Steven Salaita, 27 juin 2022

Ghassan Kanafani ne se prête pas à une catégorisation aisée. Il est bien connu des Palestiniens et des personnes qui s’intéressent à la Palestine, mais pas comme une personnalité singulière. C’était un marxiste révolutionnaire, un porte-parole de son parti, un romancier, un théoricien politique, un enseignant, un artiste, un rédacteur en chef de journal et un internationaliste engagé. Ces disparités de perception conviennent à l’existence hétérogène de Kanafani et il était un homme accompli dans chacun de ces rôles. Kanafani est moins connu pour une autre vocation dans laquelle il excellait aussi : la critique littéraire.

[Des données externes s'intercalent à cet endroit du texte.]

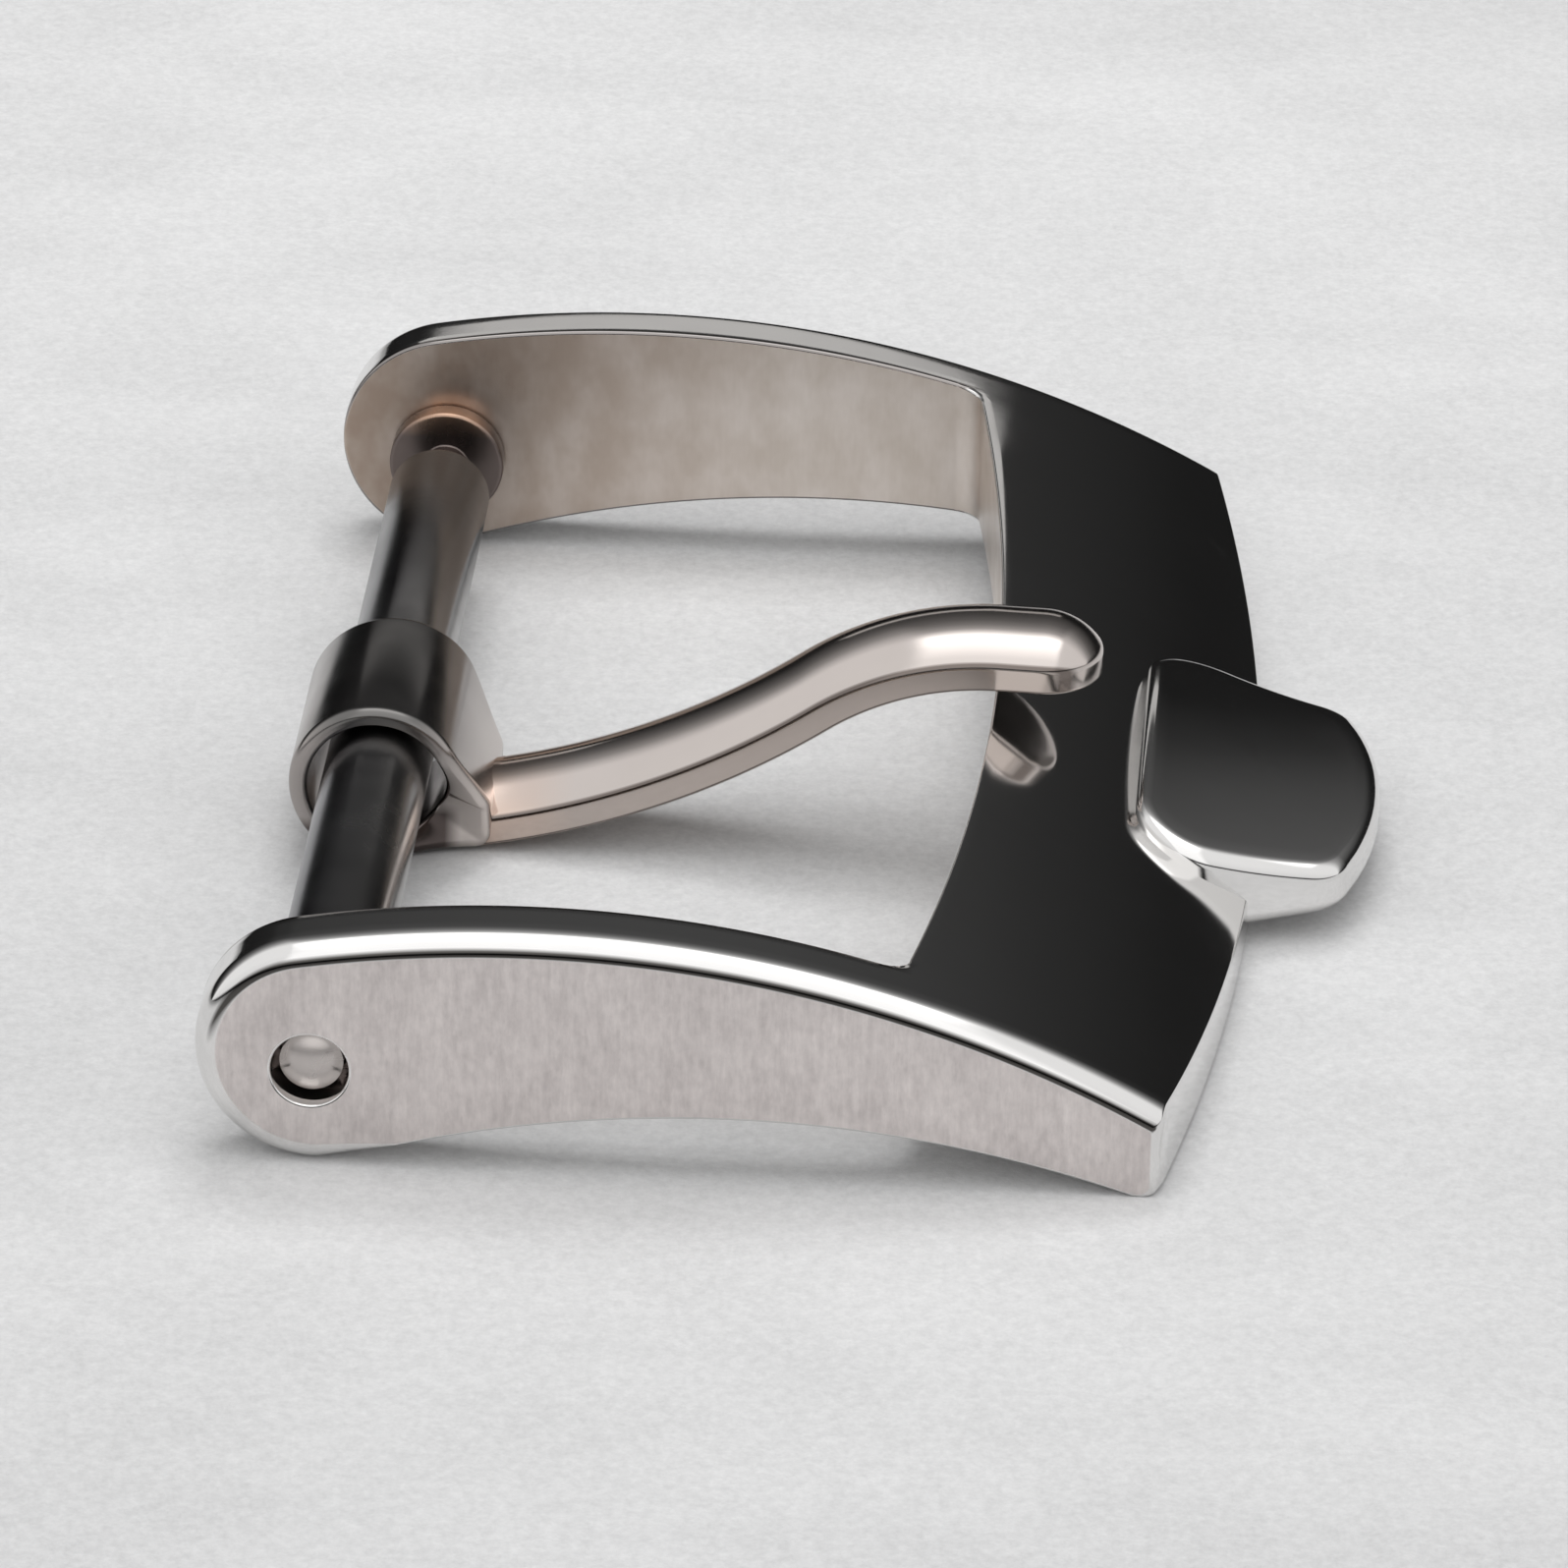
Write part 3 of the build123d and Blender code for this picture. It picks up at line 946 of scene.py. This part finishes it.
# %% Turn the tube and the pins
tube_outline = rounded(
    [
        (LIP_RADIUS, -TUBE_HALF + 0.10), (LIP_RADIUS, -TUBE_HALF), (TUBE_RADIUS, -TUBE_HALF),
        (TUBE_RADIUS, TUBE_HALF), (LIP_RADIUS, TUBE_HALF), (LIP_RADIUS, LIP_INNER),
        (TUBE_BORE, LIP_INNER), (TUBE_BORE, -LIP_INNER), (LIP_RADIUS, -LIP_INNER),
        (LIP_RADIUS, -TUBE_HALF + 0.10),
    ],
    (0.04, 0.10, 0.10, 0.04, 0, 0, 0, 0),
)
bar_tube = turned("bar_tube_fine", tube_outline, bar_steel)
dome = [(out, PIVOT_END - down) for out, down in bowed(PIVOT_RADIUS, PIVOT_DOME, 8)]
shank = rounded(
    [
        dome[-1], (PIVOT_RADIUS, FLANGE_OUTER), (FLANGE_RADIUS, FLANGE_OUTER),
        (FLANGE_RADIUS, FLANGE_INNER), (NECK_RADIUS, FLANGE_INNER), (NECK_RADIUS, HEAD_OUTER),
        (HEAD_RADIUS, HEAD_OUTER), (HEAD_RADIUS, HEAD_INNER), (0, HEAD_INNER),
    ],
    (0, 0.05, 0.05, 0.03, 0, 0.04, 0.04),
)
pin_outline = dome + shank[1:]
far_pin = turned("far_pin_fine", pin_outline, pin_steel, facets=96)
near_pin = turned("near_pin_fine", [(r, -y) for r, y in pin_outline], pin_steel, facets=96)

# %% [markdown]
# The spring is a wire along a spiral, which is the plainest use of Geometry Nodes: a Spiral curve,
# a round profile and Curve to Mesh.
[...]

Durant sa courte vie, Kanafani a critiqué et analysé des écrits créatifs de genres multiples, puisqu’il avait étudié la littérature à l’Université de Damas, où il avait rencontré son mentor, Georges Habache, fondateur du Front populaire pour la libération de la Palestine (FPLP), une organisation marxiste-léniniste de taille et influente dans les années 1960 et 1970. Outre De la littérature sioniste, Kanafani était l’auteur de deux livres de critique sur la littérature palestinienne. Au contraire de ses romans et de ses nouvelles, ces œuvres n’ont jamais été traduites en anglais (et en français non plus, semblerait-il. NdT).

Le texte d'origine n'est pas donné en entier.